In fact, I find the imputation of Marxism deeply and personally offensive as well as untrue. While I have made a point of not gratuitously waving my politics around in my papers, it is no secret in the open-source world that I am a libertarian, a friend of the free market, and implacably hostile to all forms of Marxism and socialism (which I regard as coequal in evil with Naziism).

Mr. Bezroukov then proposes an analogy between open-source development and the practices of the scientific community as though it is something I have culpably overlooked. Apparently he somehow missed the fact that two sections of HtN are largely devoted to exploring this connection and suggesting sociopsychological reasons for it.

Gross and peculiar distortions of my analyses follow. Here are a few of Mr. Bezroukov's more obviously false readings of my work:

Open source is a completely new progressive phenomenon (bright future of mankind) with no analogs in history.

Somehow Mr.
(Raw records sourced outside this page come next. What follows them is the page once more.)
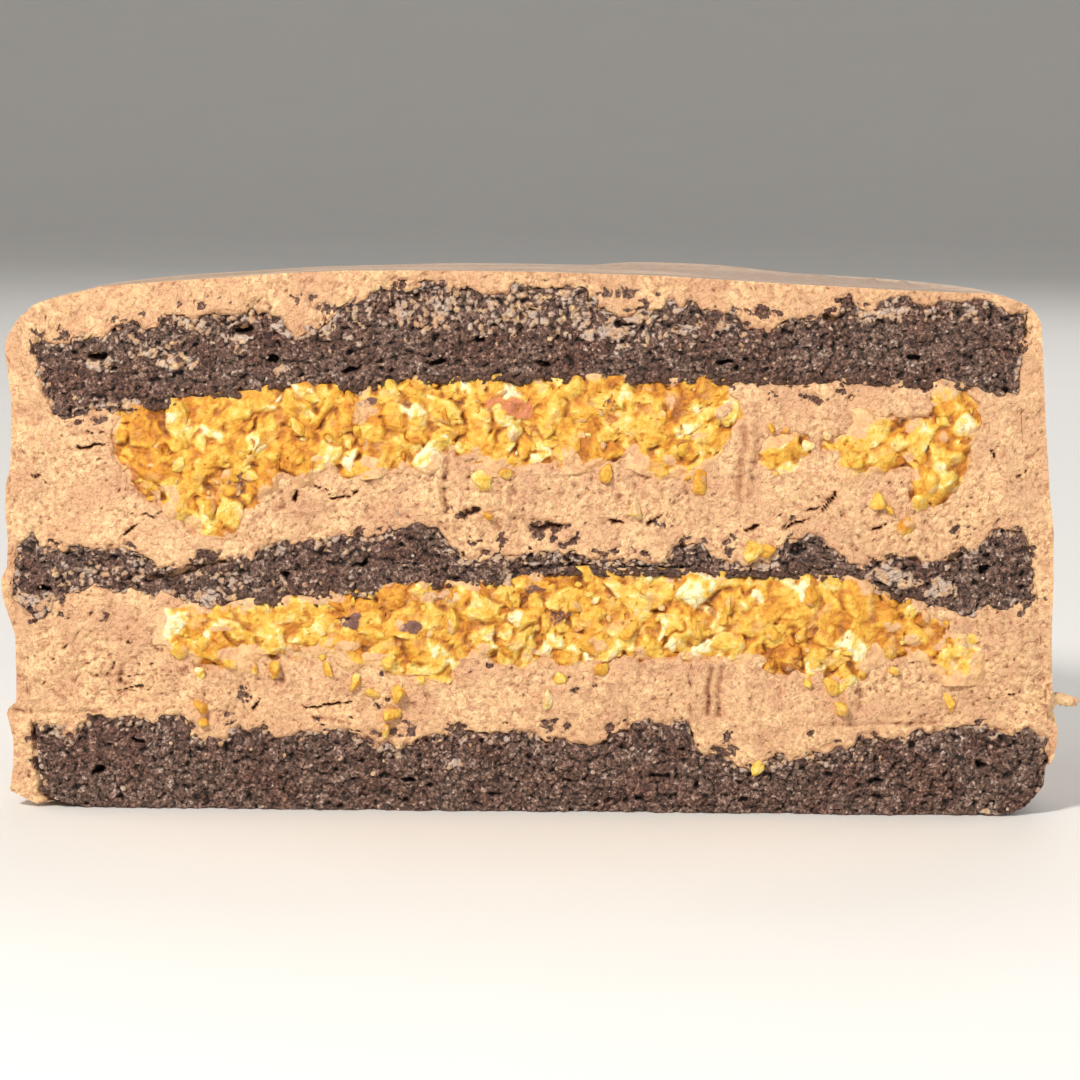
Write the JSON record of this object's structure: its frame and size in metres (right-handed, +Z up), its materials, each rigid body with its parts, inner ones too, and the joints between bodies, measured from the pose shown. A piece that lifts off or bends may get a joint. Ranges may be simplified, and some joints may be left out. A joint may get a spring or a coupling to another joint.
{
  "type": "half layer cake",
  "caption": "Half of a round chocolate layer cake, cut through the middle, with dark sponge, nut crunch and milk chocolate cream showing at the cut and a smooth cream coat round the back.",
  "frame": {"origin": "middle of the bounding box at the base the cake stands on", "axes": "+X along the straight cut, -Y out of the cut face, +Y towards the round back, +Z up"},
  "size_m": [0.1736, 0.0866, 0.087],
  "materials": {
    "chocolate_sponge": "moist open crumb, matt with small glints",
    "milk_chocolate_cream": "smooth whipped cream, satin",
    "nut_crunch": "broken nuts and caramel flakes, satin"
  },
  "bodies": {
    "root": {"sponge_bottom": "chocolate_sponge", "sponge_middle": "chocolate_sponge", "sponge_top": "chocolate_sponge", "cream_lower": "milk_chocolate_cream", "cream_upper": "milk_chocolate_cream", "crunch_lower": "nut_crunch", "crunch_upper": "nut_crunch", "coat": "milk_chocolate_cream"}
  },
  "joints": []
}
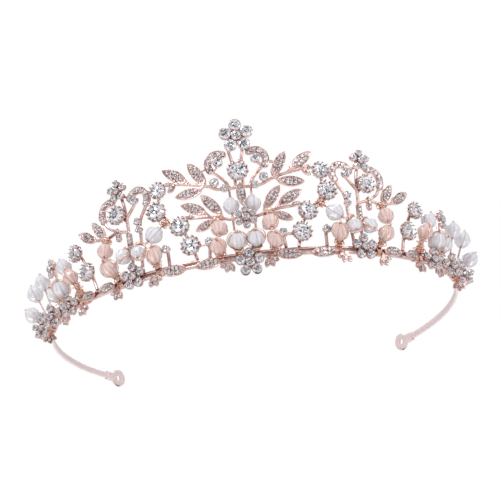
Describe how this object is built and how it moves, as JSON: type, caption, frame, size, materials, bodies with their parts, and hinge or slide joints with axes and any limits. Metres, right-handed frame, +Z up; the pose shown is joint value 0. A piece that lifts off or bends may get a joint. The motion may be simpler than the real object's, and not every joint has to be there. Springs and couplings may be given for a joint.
{
  "type": "bridal tiara",
  "caption": "Horseshoe head band with a floral front of wire stems, stone-set leaves and flowers, claw-set stones and threaded beads.",
  "frame": {"origin": "middle of the footprint on the surface that the tiara stands on, under its lowest petals and end loops", "axes": "+X to the right end of the band seen from the front, -Y out of the front, +Z up towards the top flower"},
  "size_m": [0.164, 0.1342, 0.0541],
  "materials": {
    "band_metal": "matte pale pink-beige coated band",
    "rose_gold": "polished rose gold plate",
    "crystal": "cut and foiled clear crystal",
    "clear_bead": "cut clear glass bead",
    "pink_bead": "cut blush pink glass bead"
  },
  "bodies": {
    "tiara": {"band": "band_metal", "right_eyelet": "band_metal", "left_eyelet": "band_metal", "right_crimp": "band_metal", "left_crimp": "band_metal", "rail_wires": "rose_gold", "rail_leaves": "rose_gold", "rail_stones": "crystal", "trefoil_buds": "rose_gold", "centre_frame": "rose_gold", "top_flower": "rose_gold", "middle_flower": "rose_gold", "base_flower": "rose_gold", "drop_leaf": "rose_gold", "centre_flower_stones": "crystal", "centre_pave_stones": "crystal", "centre_claw_cup": "rose_gold", "centre_claw_stone": "crystal", "bezel_cups": "rose_gold", "bezel_stones": "crystal", "right_upper_spray": "rose_gold", "left_upper_spray": "rose_gold", "right_lower_spray": "rose_gold", "left_lower_spray": "rose_gold", "right_spray_stones": "crystal", "left_spray_stones": "crystal", "right_stone_stem": "rose_gold", "left_stone_stem": "rose_gold", "claw_cups": "rose_gold", "claw_stones": "crystal", "right_side_frame": "rose_gold", "left_side_frame": "rose_gold", "right_side_flower": "rose_gold", "left_side_flower": "rose_gold", "right_side_base_flower": "rose_gold", "left_side_base_flower": "rose_gold", "side_flower_stones": "crystal", "side_pave_stones": "crystal", "right_end_vine": "rose_gold", "left_end_vine": "rose_gold", "end_flowers": "rose_gold", "end_flower_stones": "crystal", "right_bead_wires": "rose_gold", "left_bead_wires": "rose_gold", "clear_beads": "clear_bead", "pink_beads": "pink_bead"},
    "right_hanging_bead_body": {"right_hanging_bead": "clear_bead"},
    "left_hanging_bead_body": {"left_hanging_bead": "clear_bead"},
    "right_waist_bead_body": {"right_waist_bead": "clear_bead"},
    "left_waist_bead_body": {"left_waist_bead": "clear_bead"},
    "right_side_bead_body": {"right_side_bead": "pink_bead"},
    "left_side_bead_body": {"left_side_bead": "pink_bead"},
    "right_shoulder_bead_body": {"right_shoulder_bead": "clear_bead"},
    "left_shoulder_bead_body": {"left_shoulder_bead": "clear_bead"},
    "right_crest_bead_body": {"right_crest_bead": "clear_bead"},
    "left_crest_bead_body": {"left_crest_bead": "clear_bead"},
    "right_corner_bead_body": {"right_corner_bead": "clear_bead"},
    "left_corner_bead_body": {"left_corner_bead": "clear_bead"},
    "right_end_bead_body": {"right_end_bead": "clear_bead"},
    "left_end_bead_body": {"left_end_bead": "clear_bead"}
  },
  "joints": [
    {"name": "right_hanging_bead_spin", "type": "hinge", "parent": "tiara", "child": "right_hanging_bead_body", "pos_m": [0.00358, -0.06017, 0.0246], "axis": [0, 0, 1], "continuous": true},
    {"name": "left_hanging_bead_spin", "type": "hinge", "parent": "tiara", "child": "left_hanging_bead_body", "pos_m": [-0.00358, -0.06017, 0.0246], "axis": [0, 0, 1], "continuous": true},
    {"name": "right_waist_bead_spin", "type": "hinge", "parent": "tiara", "child": "right_waist_bead_body", "pos_m": [0.02991, -0.0574, 0.0189], "axis": [0.7199, -0.1099, -0.6854], "continuous": true},
    {"name": "left_waist_bead_spin", "type": "hinge", "parent": "tiara", "child": "left_waist_bead_body", "pos_m": [-0.02991, -0.0574, 0.0189], "axis": [-0.7199, -0.1099, -0.6854], "continuous": true},
    {"name": "right_side_bead_spin", "type": "hinge", "parent": "tiara", "child": "right_side_bead_body", "pos_m": [0.04723, -0.04758, 0.0187], "axis": [0.148, -0.4343, -0.8885], "continuous": true},
    {"name": "left_side_bead_spin", "type": "hinge", "parent": "tiara", "child": "left_side_bead_body", "pos_m": [-0.04723, -0.04758, 0.0187], "axis": [-0.148, -0.4343, -0.8885], "continuous": true},
    {"name": "right_shoulder_bead_spin", "type": "hinge", "parent": "tiara", "child": "right_shoulder_bead_body", "pos_m": [0.06323, -0.0312, 0.0205], "axis": [0.3841, 0.171, 0.9073], "continuous": true},
    {"name": "left_shoulder_bead_spin", "type": "hinge", "parent": "tiara", "child": "left_shoulder_bead_body", "pos_m": [-0.06323, -0.0312, 0.0205], "axis": [-0.3841, 0.171, 0.9073], "continuous": true},
    {"name": "right_crest_bead_spin", "type": "hinge", "parent": "tiara", "child": "right_crest_bead_body", "pos_m": [0.07321, -0.01364, 0.0215], "axis": [0.2487, 0.0594, 0.9667], "continuous": true},
    {"name": "left_crest_bead_spin", "type": "hinge", "parent": "tiara", "child": "left_crest_bead_body", "pos_m": [-0.07321, -0.01364, 0.0215], "axis": [-0.2487, 0.0594, 0.9667], "continuous": true},
    {"name": "right_corner_bead_spin", "type": "hinge", "parent": "tiara", "child": "right_corner_bead_body", "pos_m": [0.07707, -0.00667, 0.0199], "axis": [0.3738, 0.0756, 0.9244], "continuous": true},
    {"name": "left_corner_bead_spin", "type": "hinge", "parent": "tiara", "child": "left_corner_bead_body", "pos_m": [-0.07707, -0.00667, 0.0199], "axis": [-0.3738, 0.0756, 0.9244], "continuous": true},
    {"name": "right_end_bead_spin", "type": "hinge", "parent": "tiara", "child": "right_end_bead_body", "pos_m": [0.07882, -0.00402, 0.013], "axis": [0.7503, 0.0152, 0.6609], "continuous": true},
    {"name": "left_end_bead_spin", "type": "hinge", "parent": "tiara", "child": "left_end_bead_body", "pos_m": [-0.07882, -0.00402, 0.013], "axis": [-0.7503, 0.0152, 0.6609], "continuous": true}
  ]
}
Bezroukov's has missed, or ignored, those sections of CatB which explicitly relate the Linux bazaar mode of development back to Gerald Weinberg's egoless programming and earlier open-source communities including the MIT AI lab and Berkeley. He has also failed to address those portion of HtN in which I relate open-source development to the history of experimental science and engineering, or the section of tMC in which I suggest an analogy between current developments in open-source world and the preindustrial system of aristocratic patronage for the arts.

All open source projects are the same and employ the so-called "bazaar model".

In CatB itself, I criticize the Free Software Foundation for not applying the bazaar model to its free software/open source projects.

Microsoft need [sic] to be destroyed.

Neither CatB nor any other of my papers ever makes this claim, even by implication. I grepped them and reread to check.

While I have made no secret of my detestation of certain of Microsoft's business practices, I have publicly (a) refused to cooperate with the D.O.J lawsuit on grounds of free-market principle, (b) repeatedly exhorted open-source developers that we need to be for software quality, not just against something, and (c) given my talk to a mostly friendly audience at Microsoft!

The open source movement consist of ideal cooperative people.

How Mr. Bezroukov reconciles this reading of my work with all the material in HtN on conflict resolution is hard for me to understand. The ideal cooperative people he supposes me to believe in would not need conflict-resolution mechanisms because they would have no conflicts.

All these howlers take place in the first 10% of the paper. Most of the remaining 90%, despite Mr. Bezroukov's billing of it as Critique of Vulgar Raymondism, doesn't address or refute my work at all. It is hard to avoid the suspicion that Mr. Bezroukov has glued an artificial controversy with me onto the front of his paper in order to attract attention to work that would otherwise have little to recommend it. It is no credit to the referees of First Monday that they apparently fell for this trick.

I tried hard to draw something of value from this paper, as I have from many critiques in the past. But the parts of it that are not tendentious nonsense largely repeat observations that other people (including Jamie Zawinski, Alan Cox, Andrew Leonard, and myself) have made better and sooner. I am irresistibly moved to quote Edgar Allan Poe at Mr. Bezroukov. Your work is both true and original. Unfortunately, the parts that are true are not original, and the parts that are original are not true.